▶ GIVEN REQUEST
Print all of the data exactly.
════════
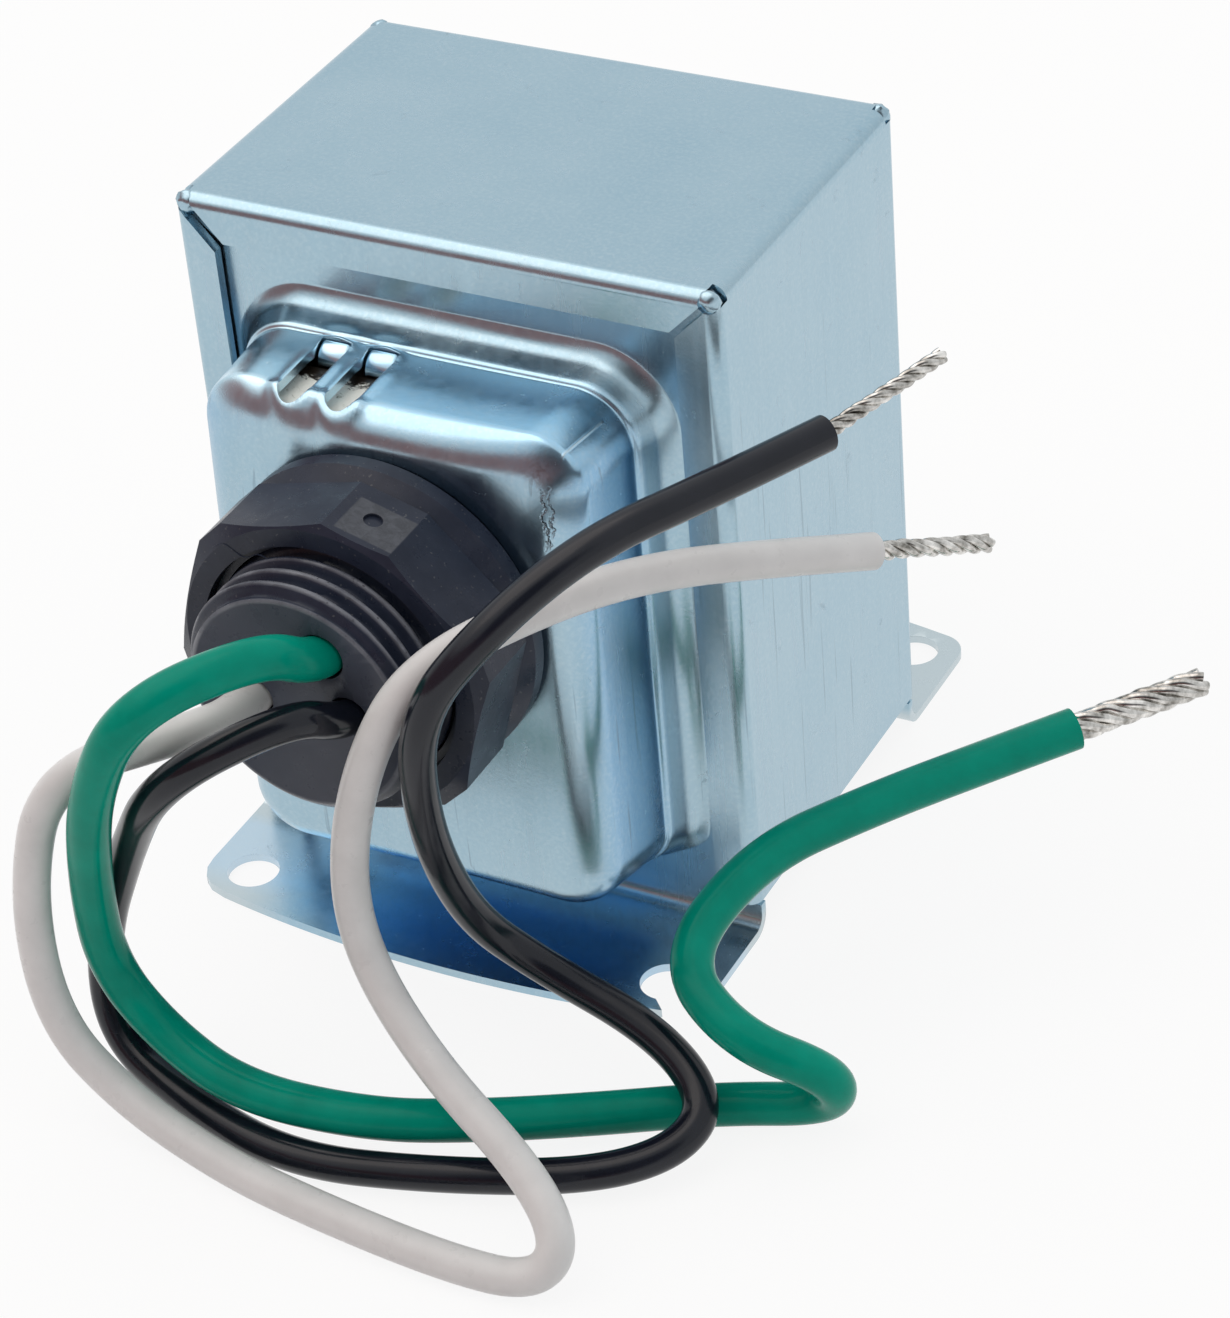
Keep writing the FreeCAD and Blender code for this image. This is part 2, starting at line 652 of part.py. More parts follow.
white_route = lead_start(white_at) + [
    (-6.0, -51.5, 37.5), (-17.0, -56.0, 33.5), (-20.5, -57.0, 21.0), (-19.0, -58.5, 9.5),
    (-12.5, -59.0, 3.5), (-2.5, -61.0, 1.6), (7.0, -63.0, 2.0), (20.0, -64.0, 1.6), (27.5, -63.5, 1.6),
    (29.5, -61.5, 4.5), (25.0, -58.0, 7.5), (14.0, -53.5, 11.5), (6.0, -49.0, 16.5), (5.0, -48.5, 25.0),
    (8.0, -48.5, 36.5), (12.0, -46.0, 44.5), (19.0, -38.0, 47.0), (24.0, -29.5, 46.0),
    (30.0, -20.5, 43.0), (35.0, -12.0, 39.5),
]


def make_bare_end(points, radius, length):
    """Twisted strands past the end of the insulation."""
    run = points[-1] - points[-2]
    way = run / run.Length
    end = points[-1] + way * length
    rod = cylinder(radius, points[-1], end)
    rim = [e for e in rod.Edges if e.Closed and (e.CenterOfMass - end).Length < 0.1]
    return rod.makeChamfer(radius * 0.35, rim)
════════
▶ RESULT OF THIS TASK
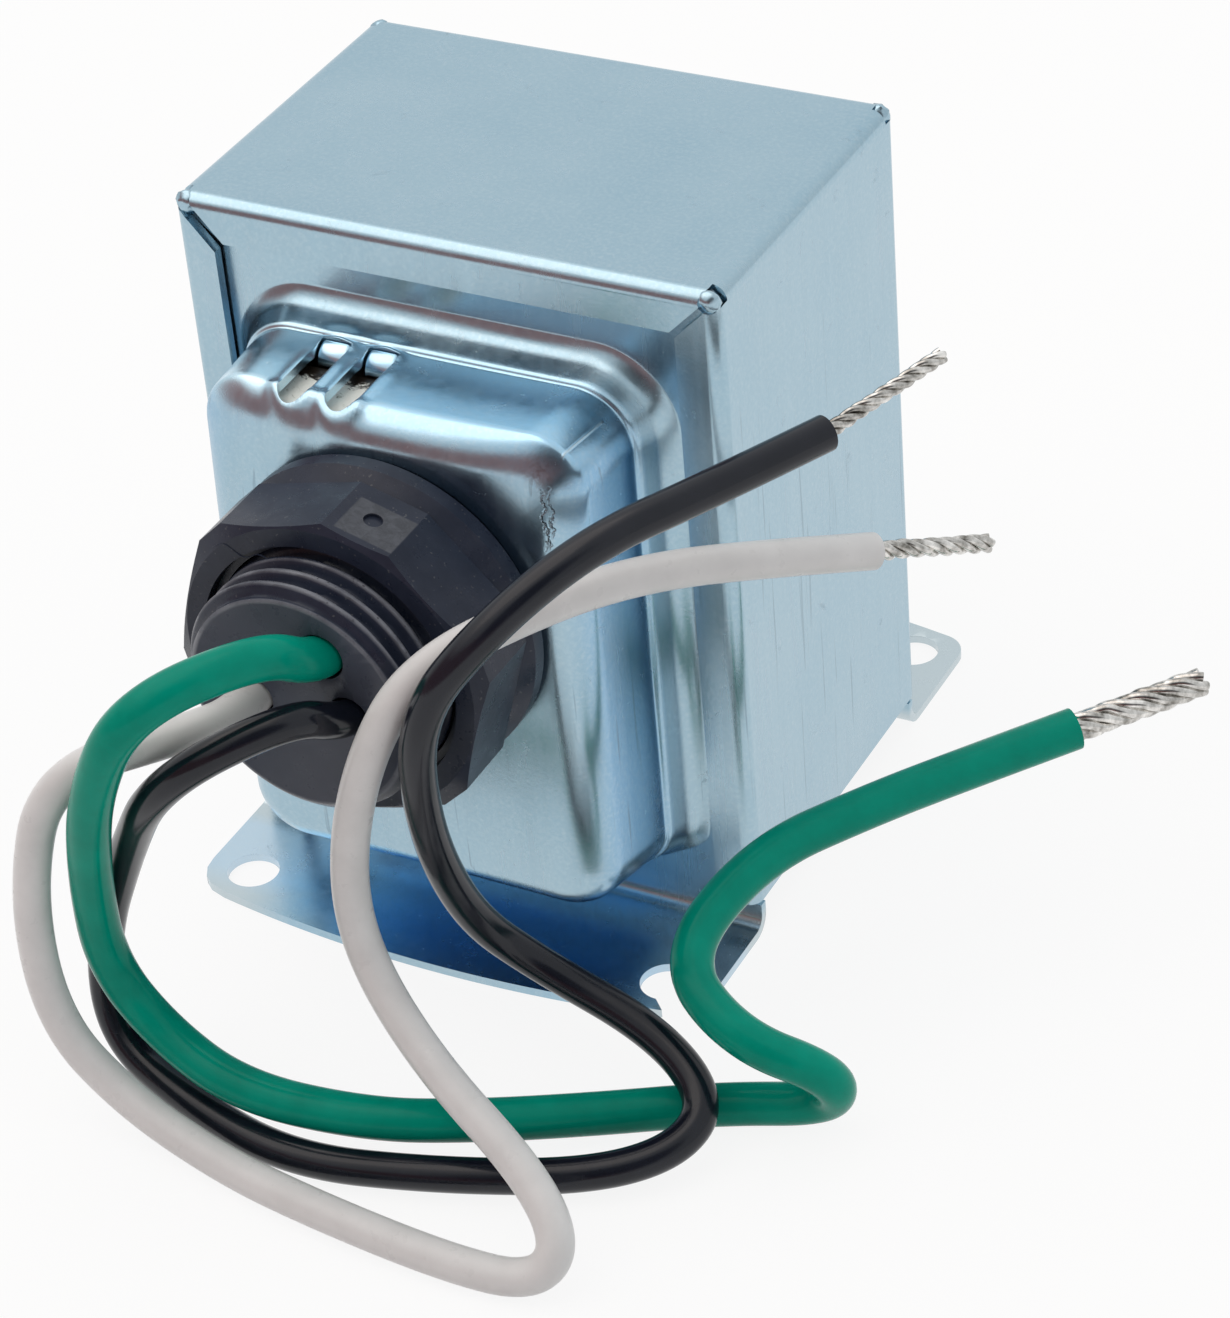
Keep writing the FreeCAD and Blender code for this image. This is part 2, starting at line 652 of part.py. More parts follow.
white_route = lead_start(white_at) + [
    (-6.0, -51.5, 37.5), (-17.0, -56.0, 33.5), (-20.5, -57.0, 21.0), (-19.0, -58.5, 9.5),
    (-12.5, -59.0, 3.5), (-2.5, -61.0, 1.6), (7.0, -63.0, 2.0), (20.0, -64.0, 1.6), (27.5, -63.5, 1.6),
    (29.5, -61.5, 4.5), (25.0, -58.0, 7.5), (14.0, -53.5, 11.5), (6.0, -49.0, 16.5), (5.0, -48.5, 25.0),
    (8.0, -48.5, 36.5), (12.0, -46.0, 44.5), (19.0, -38.0, 47.0), (24.0, -29.5, 46.0),
    (30.0, -20.5, 43.0), (35.0, -12.0, 39.5),
]


def make_bare_end(points, radius, length):
    """Twisted strands past the end of the insulation."""
    run = points[-1] - points[-2]
    way = run / run.Length
    end = points[-1] + way * length
    rod = cylinder(radius, points[-1], end)
    rim = [e for e in rod.Edges if e.Closed and (e.CenterOfMass - end).Length < 0.1]
    return rod.makeChamfer(radius * 0.35, rim)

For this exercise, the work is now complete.